Wobei ich beim Finden letztlich erfolgreich war, hab ich doch unmittelbar im Anschluss an die Abschlussprüfung 1955 ein Engagement in Heilbronn gefunden. Und dort, für mich persönlich noch tiefgreifender, Martha Metz kennengelernt. Doch dazu später mehr.

In Heilbronn war ich zwei Saisonen lang engagiert. Dann mussten Fräulein Metz, zwischenzeitlich verheiratete Merkatz, und ich, ihr Göttergatte, bereits wieder die Koffer packen. Es ging für zwei Saisonen zurück nach Salzburg: ans Landestheater.

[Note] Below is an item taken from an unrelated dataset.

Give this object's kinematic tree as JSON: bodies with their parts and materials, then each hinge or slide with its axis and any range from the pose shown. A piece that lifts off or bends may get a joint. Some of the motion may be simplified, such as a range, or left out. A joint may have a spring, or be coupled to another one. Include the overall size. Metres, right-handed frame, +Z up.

Danach – eine sehr schöne Zeit – wiederum für zwei Saisonen nach Nürnberg, nochmals eine Saison nach Salzburg sowie eine Saison nach Köln, ans dortige Schauspielhaus. Und, Höhepunkt meiner Lehr- und Wanderjahre, für neun Jahre nach Hamburg: von 1964 bis 1973 ans Deutsche Schauspielhaus Hamburg, anschließend ans Thalia Theater. 1964, mit Mitte 30, war der kleine Karli aus Wiener Neustadt am Ziel all seiner Wünsche: Er war Ensemblemitglied am renommiertesten Theater Deutschlands.

Meine beiden Töchter, Gitta und Josefine, sind an der Elbe aufgewachsen. Martha und ich haben uns ausgesprochen wohlgefühlt an der Waterkant. Hätten nicht die politischen Wirren Anfang der 1970er-Jahre zu einer unangenehmen Ausländerfeindlichkeit geführt, wer weiß, ob wir nicht Bundesdeutsche geworden wären. So aber trieb uns auch der politische Wind wieder zurück in die Heimat.

Doch zuvor folgten auf die neun Jahre noch drei Saisonen an den Münchner Kammerspielen. Diese Jahre, 1973 bis 1976, habe ich in nicht allzu guter Erinnerung.